Verify the fault execution effect

  1. Inspect queue status.

    az servicebus queue show \
    --resource-group <rg> \
    --namespace-name <namespace> \
    --name <queue> \
    --query status

    The status should match ACTION during the chaos window and Active afterwards.

  2. Inspect Azure Monitor.

    Microsoft.ServiceBus/namespaces/queues/ActiveMessages and producer/consumer error counters should shift in the expected direction.


Recovery and cleanup

  • End of duration: The chaos pod sets status back to Active on every queue.
  • Abort the experiment: Stopping the experiment from Chaos Studio also restores the queues.
  • Manual recovery: Run az servicebus queue update --resource-group <rg> --namespace-name <namespace> --name <queue> --status Active for any queue still in a non-Active state.

Limitations

  • Queues only: Topics and subscriptions are not supported by this fault.
  • Same-namespace targeting: All queues in QUEUE_NAMES must belong to AZURE_NAMESPACE_NAME.
  • Same-subscription targeting: A single experiment targets one AZURE_SUBSCRIPTION_ID.
  • Client connection lifecycle: Some client SDKs hold connections that may need to be recreated when the queue is re-enabled.

Troubleshooting

Azure Service Bus queue state change fails with AuthorizationFailed in Harness Chaos Engineering

The Azure principal is missing Microsoft.ServiceBus/namespaces/queues/write. Assign Contributor on the Service Bus namespace (or a custom role with the listed actions).
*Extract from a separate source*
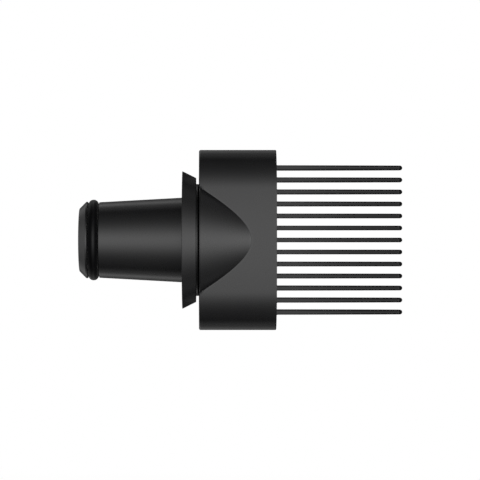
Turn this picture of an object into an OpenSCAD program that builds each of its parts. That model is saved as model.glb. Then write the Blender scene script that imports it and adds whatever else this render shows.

Producer/consumer continued to work during the chaos window

Verify the queue status actually changed with az servicebus queue show --query status. The fault skips queues that are already disabled. Also check the client SDK is reading the status; some older SDKs cache the queue handle.

Queue stayed disabled after the experiment ended

Run az servicebus queue update --resource-group <rg> --namespace-name <ns> --name <queue> --status Active to restore manually. Check the chaos pod logs to root-cause why cleanup failed.